━━━ Data shown ━━━
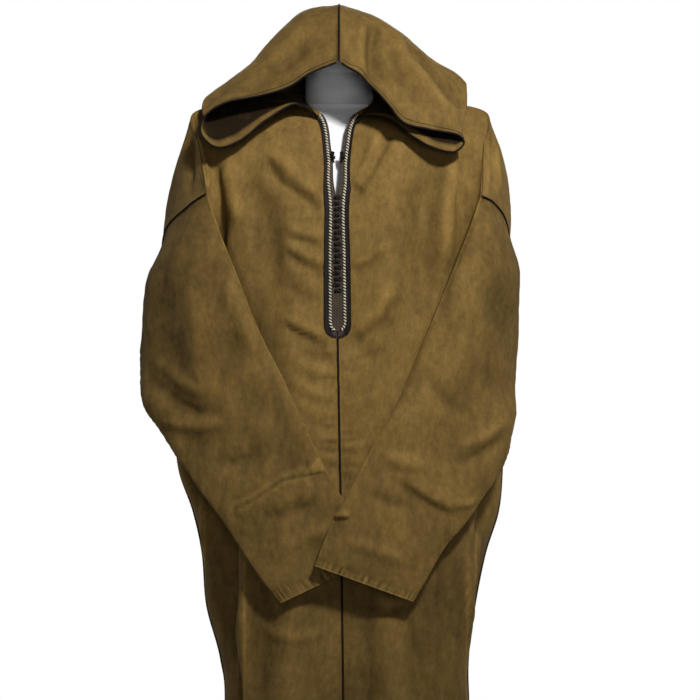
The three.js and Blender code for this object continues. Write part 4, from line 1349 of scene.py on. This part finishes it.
def hood_edge_cord(side):
    """Piping on the hood's edge, and the second line of cord that holds its hem down."""
    heap = Heap()
    u = np.linspace(0.015, 0.994, 260)
    zero = np.zeros_like(u)
    hood = HOOD[side]
    edge = hood.at(u, zero)
    beyond = unit(edge - hood.at(u, zero + 0.02))
    normal = hood.out(u, zero + 0.004)
    for points, faces in twisted(edge + beyond * 0.9, normal, 0.75, 0.95, CORD_PITCH, steps=7):
        heap.add(points, faces)
    hemmed = np.full_like(u, 0.012)
    route, out = hood.at(u, hemmed, CLOTH / 2 + 0.1), hood.out(u, hemmed)
    heap.add(*tube(route, out, [0.55, 0.4], 6))
    return heap.piece(f"hood_edge_cord_{side}", [CORD_LOOK], "braid")


def hood_seam_cord():
    along = np.linspace(0.004, 1, 120)
    down = np.linspace(1, 0.46, 60)[1:]
    v = np.concatenate([along, np.ones(59)])
    u = np.concatenate([np.ones(120), down])
    left, right = HOOD[LEFT].at(u, v), HOOD[RIGHT].at(u, v)
    route = (left + right) / 2
    run = np.gradient(route, axis=0)
    out = unit(np.stack([np.zeros(len(u)), -run[:, 2], run[:, 1]], -1))
    return laid_cord("hood_seam_cord", route + out * 1.2, out, 3.0, 2.4)


for make in (knot_row, front_seam_cord, hood_seam_cord):
    make()
for side in SIDES:
    for make in (braid, twist, neck_knot, side_cord, armhole_cord, hood_edge_cord):
        make(side)

# ---- the dress form and its stand ---------------------------------------------------


def form_torso():
    around, down = 96, 120
    sections = np.array(TORSO, float)
    s = np.linspace(0, 1, down + 1)
    z, half, front, rear = on_curve(sections, s).T
    a = 2 * math.pi * np.arange(around) / around
    depth = np.where(np.sin(a)[None, :] < 0, front[:, None], rear[:, None])
    fullness = np.abs(np.sin(a)) ** 0.85 * np.sign(np.sin(a))
    points = np.stack([half[:, None] * np.cos(a), depth * fullness, np.repeat(z[:, None], around, 1)], -1)
    for seam in (0.25, 0.75, 0.65, 0.85, 0.15, 0.35):
        off = np.abs((a / (2 * math.pi) - seam + 0.5) % 1 - 0.5) * 2 * math.pi * 130
        points[..., :2] *= (1 - 0.006 * bell(off, 2.2))[None, :, None]
    points = points.reshape(-1, 3)
    number = joined_round(np.arange(len(points)).reshape(down + 1, around))
    faces = quads(number)[:, [0, 3, 2, 1]].tolist()
    faces += [number[0, :-1].tolist(), number[-1, :-1][::-1].tolist()]
    heap = Heap()
    heap.add(points, faces)
    return heap.piece("form_torso_cover", [COVER_LOOK], "form_cover", "form_torso")


def turned(name, profile, look, slot_name, replaced, around=96):
    """A solid of revolution about the stand's axis, from [radius, height] pairs, bottom to top."""
    points, faces = [], []
    for radius, z in profile:
        a = 2 * math.pi * np.arange(around) / around
        points.append(np.stack([radius * np.cos(a), radius * np.sin(a), np.full(around, z)], -1))
    number = joined_round(np.arange(len(profile) * around).reshape(len(profile), around))
    faces = quads(number).tolist()
    faces += [number[0, :-1][::-1].tolist(), number[-1, :-1].tolist()]
    heap = Heap()
    heap.add(np.concatenate(points), faces)
    return heap.piece(name, [look], slot_name, replaced)


def rounded(radius, low, high, bend):
    """The profile of a drum with soft edges."""
    inner = radius - bend
    foot, head = np.linspace(0.3, math.pi / 2, 5), np.linspace(0, math.pi / 2, 6)
    return [
        [inner, low],
        *([inner + bend * math.sin(a), low + bend * (1 - math.cos(a))] for a in foot),
        *([inner + bend * math.cos(a), high - bend * (1 - math.sin(a))] for a in head),
    ]


# radius and height, bottom to top
NECK = [
    [52, 1486.3], [52, 1510], [51.7, 1531], [51.2, 1532], [51.7, 1533], [50.9, 1570], [50.2, 1603],
    [49, 1605.4], [47, 1605.7],
]
BASE = [
    [184, 0], [188.5, 1.2], [190, 4], [190, 10], [188.6, 12.8], [185, 14], [120, 18.2], [60, 21.6],
    [34, 23.4], [24, 24],
]
CAP = rounded(46, 1606, 1618, 3)
POLE = rounded(15, 24.3, TORSO_BOTTOM - 0.3, 1)

form_torso()
turned("form_neck_band", NECK, NECK_LOOK, "form_cover", "form_neck")
turned("form_neck_cap", CAP, COVER_LOOK, "form_cover", "form_cap")
turned("stand_pole", POLE, STEEL_LOOK, "stand_metal", "form_pole", 64)
turned("stand_base", BASE, STEEL_LOOK, "stand_metal", "form_base", 128)

# ---- what is cloth, and how it is cut -----------------------------------------------

# ---- camera, light and floor --------------------------------------------------------

CAMERA_AT = np.array([16.5, -4500.0, 1112.0])
VIEW_LENGTH = 2940 / 700

camera_data = bpy.data.cameras.new("camera")
camera_data.sensor_width = 36
camera_data.lens = 36 * VIEW_LENGTH
camera_data.clip_end = 60
camera = bpy.data.objects.new("camera", camera_data)
camera.location = ((CAMERA_AT + SHIFT) * MM).tolist()
camera.rotation_euler = (math.pi / 2, 0, 0)
bpy.context.scene.collection.objects.link(camera)
bpy.context.scene.camera = camera


def lamp(kind, name, at, aim, power, **settings):
    light = bpy.data.lights.new(name, kind)
    light.energy = power
    for key, value in settings.items():
        setattr(light, key, value)
    holder = bpy.data.objects.new(name, light)
    holder.location = at
    direction = np.array(aim) - np.array(at)
    holder.rotation_euler = Vector(direction.tolist()).to_track_quat("-Z", "Y").to_euler()
    bpy.context.scene.collection.objects.link(holder)


lamp(
    "SPOT", "chest_light", (0.85, -2.2, 2.9), (0.02, -0.1, 1.24), 400,
    spot_size=math.radians(32), spot_blend=1.0, shadow_soft_size=0.17,
)
# place and aim in metres, size across in metres, power in watts
for name, at, aim, size, power in (
    ("key", (0.9, -1.7, 2.6), (0, -0.1, 1.2), 1.0, 8),
    ("fill", (0.4, -4.3, 1.4), (0, 0, 1.2), 1.2, 20),
    ("behind", (0.2, 3.4, 2.3), (0, 0, 1.1), 2.0, 95),
    ("left_side", (-2.9, 1.3, 1.9), (0, 0, 1.0), 1.6, 20),
    ("right_side", (2.9, 1.3, 1.9), (0, 0, 1.0), 1.6, 16),
):
    lamp("AREA", name, at, aim, power, shape="DISK", size=size)

WORLD_LIGHT = 0.15
world = bpy.data.worlds.new("studio")
world.use_nodes = True
tree = world.node_tree
shown = tree.nodes["Background"]
shown.inputs["Color"].default_value = (1, 1, 1, 1)
lit = tree.nodes.new("ShaderNodeBackground")
lit.inputs["Strength"].default_value = WORLD_LIGHT
path = tree.nodes.new("ShaderNodeLightPath")
choice = tree.nodes.new("ShaderNodeMixShader")
tree.links.new(path.outputs["Is Camera Ray"], choice.inputs[0])
tree.links.new(lit.outputs[0], choice.inputs[1])
tree.links.new(shown.outputs[0], choice.inputs[2])
tree.links.new(choice.outputs[0], tree.nodes["World Output"].inputs["Surface"])
bpy.context.scene.world = world


def studio_floor():
    n = Nodes("pale_floor")
    colour = n.mix(n.ramp(n.noise(3.0), 0.3, 0.7), srgb(236, 236, 234), srgb(242, 242, 241))
    n.link(colour, n.shader.inputs["Base Color"])
    n.shader.inputs["Roughness"].default_value = 0.85
    n.shader.inputs["Specular IOR Level"].default_value = 0.2
    mesh = bpy.data.meshes.new("floor")
    a = 2 * math.pi * np.arange(64) / 64
    ring = np.stack([1.7 * np.cos(a), 1.7 * np.sin(a), np.zeros(64)], -1)
    mesh.from_pydata(ring.tolist(), [], [list(range(64))])
    mesh.materials.append(n.material)
    floor = bpy.data.objects.new("floor", mesh)
    floor.location = (0, 0, -0.0002)
    bpy.context.scene.collection.objects.link(floor)


studio_floor()
bpy.context.scene.view_settings.view_transform = "Standard"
━━━
#### Set exercise:
Among the lines of the data, identify those with the word "scene". Copy each of them.

#### Complete output:
The three.js and Blender code for this object continues. Write part 4, from line 1349 of scene.py on. This part finishes it.
bpy.context.scene.collection.objects.link(camera)
bpy.context.scene.camera = camera
    bpy.context.scene.collection.objects.link(holder)
bpy.context.scene.world = world
    bpy.context.scene.collection.objects.link(floor)
bpy.context.scene.view_settings.view_transform = "Standard"